In the following hearing, the prosecution examines Saraswatibai and Tambi as they both were the witnesses at the petrol pump when the murder occurred. However, Keshav's cross-examination with them establishes that the possibility of another red-coloured Scorpio car being present at the petrol pump during the time of the murder cannot be ruled out, thus creating reasonable doubt. Further, the prosecution examines Sawant, who is still furious about the fact that Abhijeet disturbed his sleep, and vociferously states that the murderer could not have been anyone else, but the accused Abhijeet and Harshavardhan. Keshav cross-examines Sawant and exploits gaps in his testimony, establishing that his attention was diverted from the petrol pump around the time of the murder, and thus he could have not stated with absolute certainty that no one else rather than Abhijeet and Harshavardhan is the murderer. In the next hearing, the prosecution also examines Inspector Ambildhake, where Keshav even discusses the probability of the police manipulating evidence to trap Abhijeet and Harshavardhan, which further weakens the prosecution case.

At the end of the hearing, Phadnavis, seemingly impressed with the novice Keshav's advocacy skills, invites him to his farmhouse for a drink that night. During their meeting, Phadnavis carefully teases Keshav around his law school days, his graduation, and his initial days as a lawyer, which Keshav hesitantly answers, and then gets into a debate with Phadnavis about how law and advocacy is more important than just earning money and manipulating the legal system to win cases. Phadnavis is furious with this argument for having a record of not losing a single case, and swears that he will destroy Keshav's case in the next hearing. In the final hearing, Keshav concludes his arguments and has seemingly succeeded in convincing Prabhune of Abhijeet and Harshavardhan's innocence. However, Phadnavis twists the tale and asks for Prabhune's permission to examine "Keshav" as a witness, much to everyone's puzzlement. Phadnavis asks Keshav under oath about his shaky professional history and eventually, it is revealed that Keshav never obtained a license to practice law. On this ground, Phadnavis applies for a new trial of the case in front of Prabhune with a qualified lawyer to represent Abhijeet and Harshavardhan. Keshav admits his mistake and then makes an emotional speech about how the law was meant to uphold justice and serve the needy and instead, laments that it has become a tool for people like Phadnavis to exploit technical loopholes in the procedure to strongarm cases in their favour, at the expense of the poor and needy who end up with nothing in their hands.

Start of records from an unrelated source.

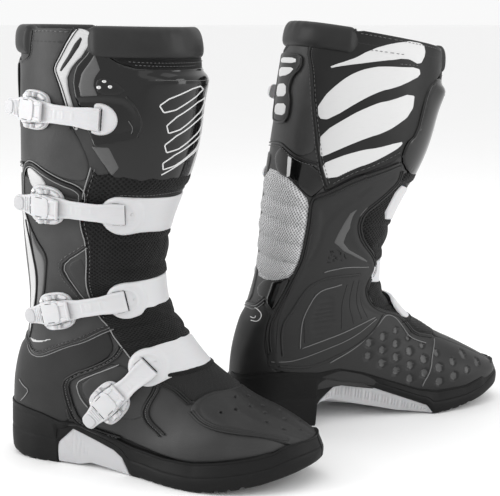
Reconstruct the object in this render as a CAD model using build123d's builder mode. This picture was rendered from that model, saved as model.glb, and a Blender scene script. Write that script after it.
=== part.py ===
"""A pair of off-road riding boots: moulded soles, hollow leather foot and shaft shells, guards, bands and buckles.

Every piece is drawn once for the right boot, in the boot's own frame (x forward from the heel, y towards
the medial side, z up from the floor, millimetres), and is then placed on the floor for each boot of the
pair. The left boot is the mirror image, with its shaft leaning a little further forward.
"""

import math
import os
from build123d import *

os.makedirs("parts", exist_ok=True)

# Overall sizes of one boot
sole_length = 310
sole_heel_height = 36
sole_toe_height = 22
shell_wall = 5
superellipse_power = 2.3
outline_points = 16

# Layers over the leather shells, measured outwards from the shell's surface
skin_gap = 0.5
leather_out = 1.8
catch_in = 2.3
trim_out = 3.0
plate_out = 3.4
pad_in = 3.9
pad_out = 5.2
strap_in = 6.3
strap_out = 8.7
lever_in = 9.3
lever_out = 12.3

# Buckle hardware
strap_width = 19
strap_waist = 16
catch_width = 34
catch_length = 36
ear_thickness = 3.6
ear_offset = 13.4
boss_radius = 2.7
lever_width = 20
lever_tail = 27
lever_nose = 15.8

# Ankle joint
ankle_x = 75
ankle_z = 112
left_lean = 8.5

# Where each boot stands on the floor: yaw of the toe about z, and the place of its middle
boot_middle = 110
right_yaw = -20.5
left_yaw = 22
pair_centre = (36.7, 29.0)
right_place = (-106, -35)
left_place = (96, 90)

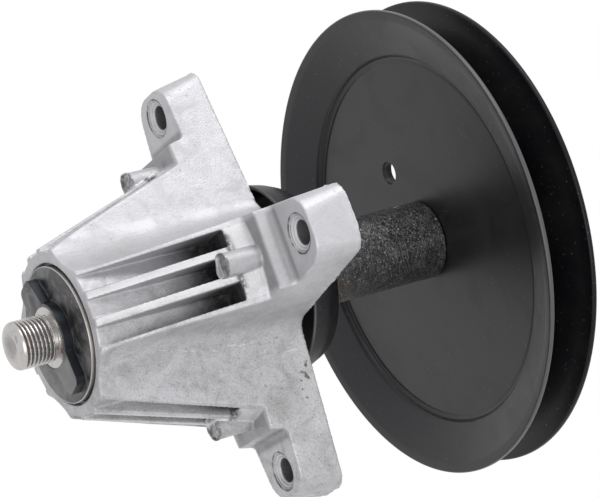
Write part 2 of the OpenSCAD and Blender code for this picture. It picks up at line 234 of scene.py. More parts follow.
def mesh_piece(name, vertices, faces, merge=0.0):
    """A mesh object at the origin. Its normals point outwards after its doubles are merged."""
    mesh = bpy.data.meshes.new(name)
    mesh.from_pydata(vertices.tolist(), [], faces)
    work = bmesh.new()
    work.from_mesh(mesh)
    if merge:
        bmesh.ops.remove_doubles(work, verts=work.verts, dist=merge)
    bmesh.ops.recalc_face_normals(work, faces=work.faces)
    work.to_mesh(mesh)
    work.free()
    return add_object(name, mesh)


def merged_copy(node, name):
    """A copy of a CAD node with its loose triangles joined and its flat faces made whole."""
    work = bmesh.new()
    work.from_mesh(NODES[node].data)
    bmesh.ops.remove_doubles(work, verts=work.verts, dist=0.002 * MM)
    bmesh.ops.dissolve_limit(work, angle_limit=np.radians(0.6), verts=work.verts, edges=work.edges)
    mesh = bpy.data.meshes.new(name)
    work.to_mesh(mesh)
    work.free()
    return add_object(name, mesh)


def settle_modifiers(piece):
    """Puts what the modifiers make into the piece's own mesh."""
    graph = bpy.context.evaluated_depsgraph_get()
    mesh = bpy.data.meshes.new_from_object(piece.evaluated_get(graph))
    old = piece.data
    piece.modifiers.clear()
    piece.data = mesh
    bpy.data.meshes.remove(old)
    if not len(mesh.polygons):
        raise RuntimeError(f"{piece.name} has no faces left")


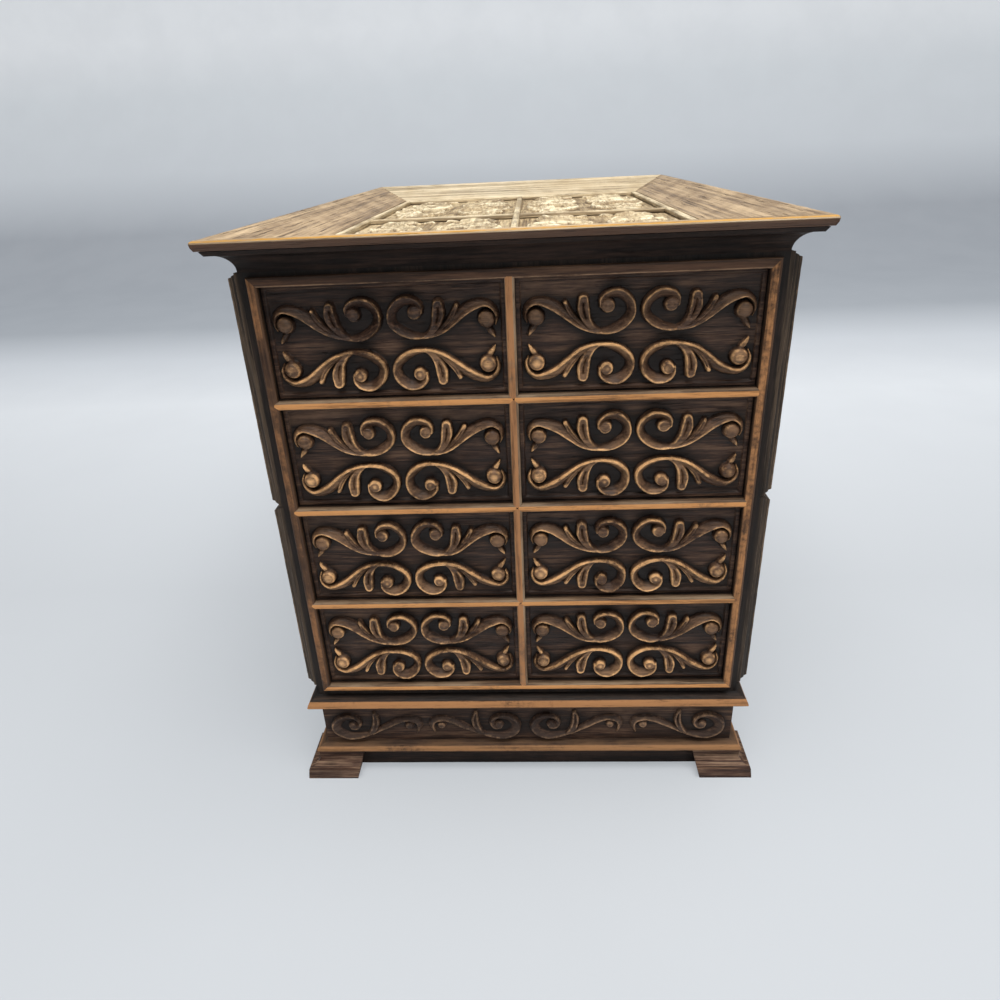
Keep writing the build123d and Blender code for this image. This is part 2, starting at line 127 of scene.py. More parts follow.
def curve_through(points):
    """Catmull-Rom samples through rows of (x, y, half width)."""
    rows = np.asarray(points, float)
    ends = np.vstack([2 * rows[0] - rows[1], rows, 2 * rows[-1] - rows[-2]])
    samples = []
    for k in range(1, len(ends) - 2):
        p0, p1, p2, p3 = ends[k - 1:k + 3]
        for t in np.arange(CURVE_STEPS) / CURVE_STEPS:
            samples.append(0.5 * (2 * p1 + (p2 - p0) * t + (2 * p0 - 5 * p1 + 4 * p2 - p3) * t * t
                                  + (3 * p1 - p0 - 3 * p2 + p3) * t ** 3))
    return np.array(samples + [rows[-1]])


# Carved scroll: one quarter of the design, x out from a cell's upright axis and y from its level axis.
# A band's rows are (x, y, half width); a boss is (x, y, radius).
VOLUTE = [(16.6, 3.3, 0.5), (13.3, 2.9, 1.2), (9.6, 3.6, 1.7), (6.2, 5.3, 1.95), (3.5, 7.8, 1.95), (2.7, 10.7, 1.95),
          (3.9, 14.0, 2.05), (7.4, 16.6, 2.2), (11.3, 16.4, 2.1), (13.7, 14.6, 1.8), (14.2, 12.4, 1.4)]
STEM = [(11.5, 2.2, 0.6), (17.0, 3.0, 1.05), (22.0, 5.0, 1.5), (26.5, 8.2, 1.75), (31.0, 12.0, 2.15),
        (35.5, 14.2, 2.0), (39.6, 14.7, 1.5), (42.6, 12.7, 1.25), (43.6, 9.5, 0.95), (42.8, 6.6, 0.4)]
BROAD_LEAF = [(14.4, 2.9, 0.8), (17.4, 4.2, 1.5), (19.8, 7.2, 2.1), (21.1, 11.2, 2.7), (21.2, 14.9, 2.3)]
NARROW_LEAF = [(19.5, 4.3, 0.6), (23.0, 6.6, 1.1), (26.3, 10.2, 1.35), (28.3, 14.0, 1.2)]
BUD = [(39.8, 5.8, 1.2), (40.8, 4.3, 1.3), (41.8, 2.9, 0.95), (42.5, 1.8, 0.4)]
VOLUTE_EYE = (12.0, 12.2, 2.9)
TAIL_EYE = (39.5, 8.9, 3.6)
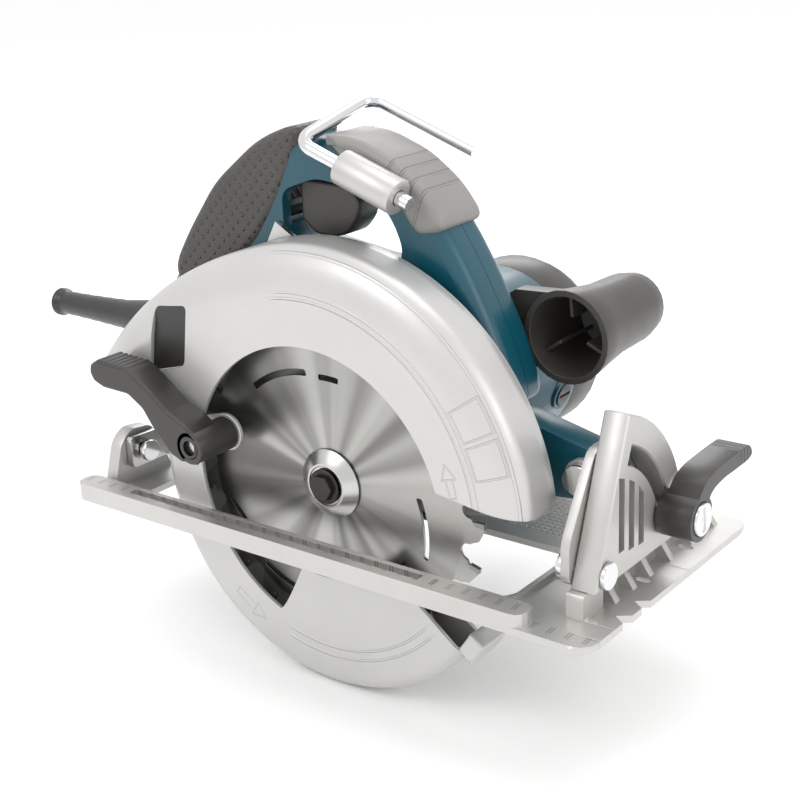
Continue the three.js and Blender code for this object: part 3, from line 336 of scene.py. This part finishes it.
blue_plastic = finish("teal_housing_plastic", (0.002, 0.068, 0.1), 0.33, coat=0.2, cloud=0.14,
                      grain=(0.5, 0.014))
dark_plastic = finish("dark_grey_plastic", (0.045, 0.041, 0.037), 0.4, coat=0.15, cloud=0.12,
                      grain=(0.45, 0.02))
black_plastic = finish("black_plastic", (0.018, 0.017, 0.016), 0.38, coat=0.2, cloud=0.2, grain=(0.5, 0.02))
lever_plastic = finish("lever_plastic", (0.028, 0.0255, 0.0235), 0.4, coat=0.15, cloud=0.15,
                       grain=(0.45, 0.02))
ribbed_plastic = finish("ribbed_lever_plastic", (0.028, 0.0255, 0.0235), 0.4, coat=0.15, cloud=0.15,
                        grain=(0.45, 0.02), relief=lever_ribs)
rubber = finish("dimpled_rubber", (0.06, 0.055, 0.05), 0.52, cloud=0.12, grain=(0.4, 0.02), relief=grip_bumps)
grey_inlay = finish("grey_inlay_plastic", (0.25, 0.24, 0.228), 0.42, coat=0.1, cloud=0.06, grain=(0.4, 0.012),
                    relief=inlay_grooves)
print("plastics ready:", len(bpy.data.materials), "finishes in all")

# %% [markdown]
# ## Shape tools
# A few tools make nearly every piece. One eases the edges of a part that the CAD already shapes well, as a
# mould or a file would. One rounds a flat outline into a plate. One turns a profile on a lathe, and one
# bends a rod along a path.
# %% Finish a piece and give it to its body
def settle(name, mesh, body, material, replaced=(), crease=32):
    """A finished piece: shading, finish, body and the CAD solids that it stands for."""
    mesh.materials.clear()
    mesh.materials.append(material)
    mesh.shade_smooth()
    mesh.set_sharp_from_angle(angle=math.radians(crease))
    for face in mesh.polygons:
        face.use_smooth = max(abs(part) for part in face.normal) < 0.99995
    piece = bpy.data.objects.new(name, mesh)
    bpy.context.scene.collection.objects.link(piece)
    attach(piece, body)
    if replaced:
        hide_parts(*replaced)
    return piece


def as_mesh(form, name):
    """A mesh with what was built in a bmesh form."""
    mesh = bpy.data.meshes.new(name)
    form.to_mesh(mesh)
    form.free()
    return mesh


def shaped(shape, *modifiers):
    """The mesh that a mesh or a curve becomes under some modifiers, each given as a type and its settings."""
    draft = bpy.data.objects.new("draft", shape)
    bpy.context.scene.collection.objects.link(draft)
    for kind, settings in modifiers:
        modifier = draft.modifiers.new(kind, kind)
        for key, value in settings.items():
            setattr(modifier, key, value)
    bpy.context.view_layer.update()
    made = bpy.data.meshes.new_from_object(draft.evaluated_get(bpy.context.evaluated_depsgraph_get()))
    bpy.data.objects.remove(draft)
    return made


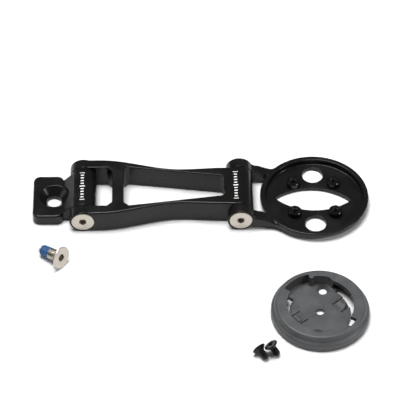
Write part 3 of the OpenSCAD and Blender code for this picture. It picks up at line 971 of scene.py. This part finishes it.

As regards the case, Keshav creates more reasonable doubt by explaining that the angle of the injuries discovered on Pandurang's dead body strongly indicates that the murderer should have been a left-hander, and points out that both Abhijeet and Harshavardhan are right-handers. Acting upon Saraswatibai's information, the police succeed in investigating that a group of criminals with a red-coloured Scorpio car in Pune were recently arrested for a bank robbery, and that they are presumably the culprits of Pandurang's murder as well. Prabhune, on the basis of reasonable doubt, announces a verdict of not guilty to Abhijeet and Harshavardhan, much to the relief of them and Keshav. However, given that Keshav has committed a crime by practicing law without a license, Prabhune orders a trial against him for cheating and contempt of court under Section 420 of the Indian Penal Code. In the end, Abhijeet and Harshavardhan profusely express gratitude to Keshav for his help and apologise to him for what everything cost him. Before his arrest, Keshav promises Neha that he will be united with her forever after his release from prison. The film ends with everyone celebrating Keshav's victory as he is taken to the police station from a decorated police van.

== Cast ==
- Makarand Anaspure as Advocate Keshav Kunthalgirikar
- Sharvari Jamenis as Neha
- Sachin Khedekar as Advocate Phadnavis: public prosecutor
- Mohan Agashe as Judge Prabhune
- Umesh Kamat as Abhijeet Vaidya
- Akshay Pendse as Harshavardhan Ghodke
- Nirmiti Sawant as Saraswatibai Jagaonkar: dance artist
- Amita Khopkar as Shaku Vaidya: Abhijeet's mother
- Arun Nalawade as Suryakant Ghodke (Annasaheb): Harshavardhan's father
- Pushkar Shrotri as Advocate G. B. Godbole: Suryakant's lawyer
- Sanjay Mone as Bhai: serial gambler
- Samir Choughule as Prabhudeva (Tambi): petrol pump mechanic
- Girish Joshi as Sawant: store owner
- Ganesh Yadav as Inspector P. J. Ambildhake: investigating police officer

==Soundtrack==
The music is provided by Tyagraj Khadilkar.

== Accolades ==

- Maharashtra State Film Award for Best Second Film in 2006.
- Maharashtra State Film Award for Best Comedian - Makarand Anaspure in 2006.
- Maharashtra State Film Award (Special Jury Award) - Sharvari Jamenis.